In the future, medical science may be able to explain why I found the portentous voice-overs and interminable shots of Malick’s The Thin Red Line annoying, boring, and pretentious, but the portentous voice-overs and interminable shots of The New World hypnotizing, heartbreaking, and gorgeous.
Maybe it’s because this is a love story, and I am a sucker.
Much as I enjoyed this movie—“appreciated” might be more accurate—I’m not without complaints. (When am I ever?) Q’Orianka Kilcher, playing Pocahontas, has been costumed in ridiculous deerskin miniskirts by some kind of Powhatan Versace. The music–Mozart, Wagner, and ersatz each–too often makes the 17th century Virginia wilderness sound like a 19th century London drawing room, or rather Hollywood’s conception of what one would sound like. (In fact, now that I think of it, this movie would work beautifully with no dialogue at all. Just birdsong when in America and church bells when in England. Probably seeing that Claire Denis movie so recently influences me in this thought.)
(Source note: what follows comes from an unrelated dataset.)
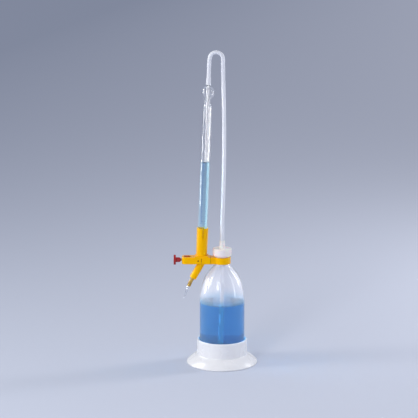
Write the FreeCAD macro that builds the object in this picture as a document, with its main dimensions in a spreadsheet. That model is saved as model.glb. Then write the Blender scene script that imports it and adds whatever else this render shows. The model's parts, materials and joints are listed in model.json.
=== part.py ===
"""Automatic burette: a squeeze bottle in a foot, with a glass burette on an arm and a pinch valve under it.

Millimetres. The origin is the centre of the foot's underside, +Z is up, +X is from the arm towards the bottle,
and the front of the object looks along -Y. The burette leans a little towards the bottle, and everything on its
axis is drawn upright in a frame of its own that starts at the pinch point.
"""

import FreeCAD, Part

import math
import os
import re

import Sketcher

# Driving dimensions: name, value in millimetres or degrees, and what it measures.
SIZES = [
    ("foot_radius", 72.5, "foot, outside radius"),
    ("foot_rim_height", 3.0, "foot, height of the upright rim"),
    ("foot_wall", 3.0, "foot, wall"),
    ("foot_dome_radius", 60.0, "foot, radius of the domed flange in section"),
    ("foot_rib_wall", 2.0, "foot, thickness of a rib under the flange"),
    ("foot_rib_count", 12, "foot, number of ribs"),
    ("foot_rim_round", 1.0, "foot, rounding of the rim"),
    ("foot_shoulder_round", 2.2, "foot, rounding between rim and flange"),
    ("collar_fillet", 2.5, "foot, rounding between flange and collar"),
    ("collar_lip_round", 1.4, "foot collar, outer rounding of the lip"),
    ("collar_bore_round", 0.8, "foot collar, inner rounding of the lip"),
    ("collar_radius", 51.5, "foot collar, outside radius"),
    ("collar_bore", 47.6, "foot collar, inside radius"),
    ("collar_base", 18.5, "foot collar, height of its root above the table"),
    ("collar_top", 50.5, "foot collar, height of its lip above the table"),
    ("bottle_radius", 46.0, "bottle, outside radius"),
    ("bottle_wall", 1.6, "bottle, wall"),
    ("bottle_corner", 5.0, "bottle, radius of the base corner"),
    ("shoulder_start", 124.0, "bottle, height where the shoulder starts"),
    ("shoulder_low_radius", 170.0, "bottle, radius of the lower shoulder in section"),
    ("shoulder_low_turn", 13.6, "bottle, angle that the lower shoulder turns through"),
    ("shoulder_high_radius", 75.0, "bottle, radius of the upper shoulder in section"),
    ("shoulder_high_turn", 45.5, "bottle, angle from upright at the upper shoulder's end"),
    ("neck_radius", 14.6, "bottle, outside radius of the neck"),
    ("neck_fillet", 6.8, "bottle, radius between shoulder and neck in section"),
    ("neck_fillet_width", 2.4, "bottle, width of the rounding between shoulder and neck"),
    ("neck_fillet_height", 4.6, "bottle, height of the rounding between shoulder and neck"),
    ("mouth_radius", 11.5, "bottle, inside radius of the mouth"),
    ("neck_start", 209.5, "bottle, height where the straight neck starts"),
    ("finish_radius", 13.3, "bottle, radius of the threaded finish"),
    ("finish_start", 222.4, "bottle, height where the threaded finish starts"),
    ("finish_top", 237.0, "bottle, height of the mouth"),
    ("reagent_level", 127.0, "reagent level in the bottle"),
    ("hose_radius", 4.0, "riser hose and dip tube, outside radius"),
    ("dip_tube_bore", 2.6, "dip tube, inside radius"),
    ("dip_tube_bottom", 9.0, "dip tube, height of its open end"),
    ("dip_tube_straight", 205.0, "dip tube, height down to which it is straight"),
    ("dip_tube_drift", 3.4, "dip tube, how far its open end has bent aside"),
    ("ring_radius", 17.3, "neck ring, outside radius"),
    ("ring_bore", 14.9, "neck ring, inside radius"),
    ("ring_bottom", 208.6, "neck ring, height of its underside"),
    ("ring_top", 222.2, "neck ring, height of its top"),
    ("ear_half_depth", 11.0, "neck ring, half depth of the ear"),
    ("seam", 24.0, "distance from the bottle's axis to the seam between ear and arm"),
    ("ring_edge", 0.9, "neck ring, radius of its edges"),
    ("tongue_length", 8.6, "neck ring, length of the tongue in the arm"),
    ("ring_pin_radius", 1.5, "dowel through the tongue, radius"),
    ("cap_radius", 19.1, "screw cap, outside radius"),
    ("cap_bottom", 222.7, "screw cap, height of its lower edge"),
    ("cap_top", 240.0, "screw cap, height of its top"),
    ("cap_bevel", 3.6, "screw cap, bevel at the lower edge"),
    ("cap_bore", 14.3, "screw cap, inside radius"),
    ("cap_flutes", 36, "screw cap, number of grip flutes"),
    ("cap_edge", 1.2, "screw cap, rounding of its top"),
    ("cap_flute_radius", 0.75, "screw cap, radius of a grip flute"),
    ("nozzle_fillet", 1.5, "cap nozzle, height of the rounding at its root"),
    ("nozzle_base", 6.5, "cap nozzle, radius at its root"),
    ("nozzle_tip", 4.9, "cap nozzle, radius at its end"),
    ("nozzle_top", 256.0, "cap nozzle, height of its end"),
    ("tube_clearance", 0.08, "running clearance round the tube, radial"),
    ("seal_radius", 13.9, "cap seal, radius"),
    ("seal_thickness", 1.5, "cap seal, thickness"),
    ("arm_axis", 215.8, "arm, height of its axis above the table"),
    ("arm_height", 14.2, "arm, height"),
    ("arm_half_depth", 13.0, "arm, half depth"),
    ("arm_end", 82.3, "arm, distance from the bottle's axis to its free end"),
    ("arm_end_radius", 7.0, "arm, radius of the upright corners at the free end"),
    ("arm_edge", 1.6, "arm, radius of its long edges"),
    ("arm_end_wall", 3.3, "arm, wall at the free end"),
    ("cavity_height", 10.0, "arm, height of the slide's channel"),
    ("cavity_half_depth", 8.8, "arm, half depth of the slide's channel"),
    ("plinth_left", 55.5, "plinth round the socket, distance of its left side from the bottle's axis"),
    ("plinth_right", 28.0, "plinth round the socket, distance of its right side from the bottle's axis"),
    ("plinth_height", 2.6, "plinth, height over the arm"),
    ("plinth_edge", 1.2, "plinth, radius of its top edges"),
    ("slot_left", 77.8, "key slot, distance of its left end from the bottle's axis"),
    ("slot_right", 62.9, "key slot, distance of its right end from the bottle's axis"),
    ("slot_width", 7.6, "key slot, width"),
    ("burette_axis", 42.5, "distance between the bottle's axis and the burette's at the arm's axis"),
    ("lean", 2.3, "lean of the burette towards the bottle, degrees"),
    ("socket_top_radius", 11.75, "socket, outside radius at the top"),
    ("socket_base_radius", 11.15, "socket, outside radius at the bottom"),
    ("socket_top", 66.5, "socket, top above the pinch point"),
    ("socket_bore", 9.6, "socket, inside radius"),
    ("socket_lip_round", 0.7, "socket, outer rounding of the lip"),
    ("hose_room", 0.6, "socket, free space round the hose in the hole under it"),
    ("socket_floor", 12.0, "socket, floor above the pinch point"),
    ("socket_slit", 1.2, "socket, width of the slit"),
    ("socket_slit_depth", 20.5, "socket, depth of the slit"),
    ("socket_slit_turn", 6.0, "socket, angle from the front to the slit"),
    ("load_slit", 1.0, "arm, width of the slit in its front wall"),
    ("glass_radius", 9.2, "burette, outside radius"),
    ("glass_wall", 1.2, "burette, wall"),
    ("stem_radius", 2.6, "burette, radius of its lower stem"),
    ("stem_bore", 1.5, "burette, bore of its lower stem"),
    ("stem_bottom", 7.0, "burette, lower end of the stem above the pinch point"),
    ("cone_bottom", 15.5, "burette, lower end of the cone above the pinch point"),
    ("cone_top", 23.0, "burette, upper end of the cone above the pinch point"),
    ("glass_shoulder", 314.0, "burette, start of the top shoulder above the pinch point"),
    ("throat_radius", 7.0, "burette, radius of the throat under the bulb"),
    ("throat_start", 321.5, "burette, lower end of the throat above the pinch point"),
    ("bulb_radius", 13.3, "burette, outside radius of the bulb"),
    ("bulb_centre", 343.5, "burette, centre of the bulb above the pinch point"),
    ("inlet_radius", 3.1, "burette, radius of the inlet"),
    ("inlet_bore", 1.9, "burette, bore of the inlet"),
    ("inlet_top", 372.0, "burette, end of the inlet above the pinch point"),
    ("shoulder_bend", 6.95, "burette, radius of the top shoulder's two bends in section"),
    ("bulb_flare", 3.0, "burette, radius between throat and bulb in section"),
    ("inlet_flare", 2.5, "burette, radius between bulb and inlet in section"),
    ("vent_radius", 1.3, "burette, radius of the vent in the throat"),
    ("vent_height", 326.0, "burette, vent above the pinch point"),
    ("fill_radius", 3.5, "fill tube, outside radius"),
    ("fill_taper_start", 287.5, "fill tube, where it starts to narrow, above the pinch point"),
    ("fill_taper_end", 272.0, "fill tube, where the capillary starts, above the pinch point"),
    ("capillary_radius", 1.9, "fill tube, outside radius of the capillary"),
    ("capillary_bore", 0.8, "fill tube, bore of the capillary"),
    ("zero_level", 201.3, "zero line above the pinch point"),
    ("seat_bore", 4.3, "seat ring, inside radius"),
    ("swell_radius", 4.7, "riser hose, radius where it is pushed over the inlet"),
    ("swell_round", 0.5, "riser hose, rounding of its lower end"),
    ("swell_taper", 2.0, "riser hose, how far the swelling tapers off past its upper end"),
    ("swell_bottom", 360.5, "riser hose, lower end above the pinch point"),
    ("swell_top", 374.5, "riser hose, upper end of the swelling above the pinch point"),
    ("pinch_hose_radius", 3.8, "pinch hose, outside radius"),
    ("pinch_hose_wall", 1.2, "pinch hose, wall"),
    ("pinch_half_height", 1.5, "pinch hose, half height of the flattened stretch"),
    ("pinch_spread", 4.6, "pinch hose, distance in which it becomes round again"),
    ("pinch_hose_top", 15.0, "pinch hose, upper end above the pinch point"),
    ("outlet_bend", 8.0, "outlet bend under the pinch point"),
    ("outlet_bend_radius", 7.0, "outlet bend, radius"),
    ("outlet_slant", 30.0, "outlet guide, angle from upright, degrees"),
    ("guide_radius", 7.2, "outlet guide, outside radius"),
    ("guide_bore", 4.5, "outlet guide, inside radius"),
    ("guide_lip_round", 1.0, "outlet guide, rounding of its end"),
    ("guide_length", 34.8, "outlet guide, length from the bend"),
    ("hose_past_guide", 6.0, "pinch hose, straight length past the guide"),
    ("droop", 8.0, "pinch hose, angle that it straightens past the guide, degrees"),
    ("droop_radius", 40.0, "pinch hose, radius of that bend"),
    ("hose_end_run", 7.0, "pinch hose, straight length at its end"),
    ("tip_radius", 2.6, "outlet tip, radius where it enters the hose"),
    ("tip_end_radius", 0.9, "outlet tip, radius at its end"),
    ("tip_inside", 8.0, "outlet tip, length inside the hose"),
    ("tip_wall", 0.9, "outlet tip, wall"),
    ("tip_end_bore", 0.5, "outlet tip, bore at its end"),
    ("tip_curve", 150.0, "outlet tip, radius in section of the drawn-out part"),
    ("tip_length", 27.0, "outlet tip, length outside the hose"),
    ("jaw_gap", 3.0, "pinch valve, gap between the jaws"),
    ("jaw_half_height", 3.0, "pinch valve, half height of the pad"),
    ("pad_half_depth", 6.2, "pinch valve, half depth of the pad"),
    ("pad_thickness", 2.2, "pinch valve, thickness of the pad"),
    ("nose_depth", 1.5, "pinch valve, depth of the pad's nose"),
    ("nose_half_height", 1.2, "pinch valve, half height of the jaws' noses"),
    ("bar_root", 2.6, "pinch slide, depth of the cross bar's nose"),
    ("slide_play", 0.4, "pinch slide, free space round the pins and the stem"),
    ("bar_thickness", 4.0, "pinch slide, thickness of the cross bar"),
    ("rail_inside", 6.6, "pinch slide, distance of a rail's inner side from the arm's axis"),
    ("rail_outside", 8.4, "pinch slide, distance of a rail's outer side from the arm's axis"),
    ("rail_half_height", 3.5, "pinch slide, half height of a rail"),
    ("tail_left", 78.4, "pinch slide, distance of its left end from the bottle's axis"),
    ("tail_right", 62.0, "pinch slide, distance of the tail's right end from the bottle's axis"),
    ("tail_half_height", 4.6, "pinch slide, half height of the tail"),
    ("key_left", 77.4, "key, distance of its left end from the bottle's axis"),
    ("key_right", 66.8, "key, distance of its right end from the bottle's axis"),
    ("key_width", 6.8, "key, width"),
    ("key_rise", 1.2, "key, height over the arm"),
    ("key_root", 0.2, "key, depth of its root in the tail"),
    ("key_travel", 3.5, "key, travel"),
    ("grip_half_width", 0.5, "key, half width of a grip groove"),
    ("grip_depth", 0.6, "key, depth of a grip groove"),
    ("block_left", 55.0, "guide block, distance of its left side from the bottle's axis"),
    ("block_right", 47.7, "guide block, distance of its right side from the bottle's axis"),
    ("guide_pin_radius", 1.0, "guide pins, radius"),
    ("guide_pin_place", 48.9, "guide pins, distance from the bottle's axis"),
    ("guide_pin_inner", 3.4, "guide pins, distance of their inner ends from the arm's axis"),
    ("guide_pin_sink", 0.1, "guide pins, how far their heads lie under the arm's side"),
    ("screw_radius", 2.5, "micro screw, outside radius of the stem"),
    ("screw_journal", 1.5, "micro screw, radius of the journal in the pad"),
    ("screw_clearance", 0.07, "micro screw, running clearance, radial"),
    ("journal_length", 0.9, "micro screw, length of the journal in the pad"),
    ("journal_gap", 0.3, "micro screw, gap between its shoulder and the pad"),
    ("insert_radius", 4.4, "thread insert, outside radius"),
    ("spring_radius", 3.7, "return spring, mean radius"),
    ("spring_wire", 0.4, "return spring, radius of the wire"),
    ("spring_turns", 7, "return spring, number of turns"),
    ("spring_gap", 0.2, "return spring, gap at each of its ends"),
    ("spring_seat", 68.0, "return spring, distance of its seat in the tail from the bottle's axis"),
    ("knob_face", 99.0, "knob, distance of its face from the bottle's axis"),
    ("knob_radius", 10.15, "knob, radius of the disc"),
    ("knob_disc", 4.5, "knob, thickness of the disc"),
    ("knob_hub", 5.0, "knob, radius of the hub"),
    ("knob_neck", 3.1, "knob, radius of the hub's end"),
    ("knob_nose", 4.6, "knob, length of the hub's rounded end"),
    ("knob_fillet", 0.8, "knob, rounding between hub and disc"),
    ("knob_root", 84.6, "knob, distance of the hub's end from the bottle's axis"),
    ("knob_flutes", 20, "knob, number of flutes round the disc"),
    ("knob_flute_radius", 1.1, "knob, radius of a flute"),
    ("knob_skin", 2.0, "knob, thickness over the stem's end"),
    ("knob_edge", 1.0, "knob, rounding of the disc"),
]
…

Most weird and troubling of all is the huge characterological flaw at the center of the whole enterprise. What we’re supposed to love about Pocahontas is her utter naturalness, as evidenced by the leaves in her hair and her impromptu little balletic homages to the sea, wind, sun, etc. But if she’s so frickin’ natural, why doesn’t she turn and run west as fast as she can when she sees John Smith coming with his guns and Bibles and pox? On the contrary, in the end, we see her at an English manor house with her English husband and English kid, gussied up in corset and skirts like Lizzie Bennet tamed by Pemberley. “Now I know where you live, Mother,” she whispers in her special Mysterious Indian Whisper(tm), implying that the new, more natural world for her is “this scepter’d isle.” Ugh.
Still, I cried a lot, because the pictures are so pretty and the story so tragic. Sucker!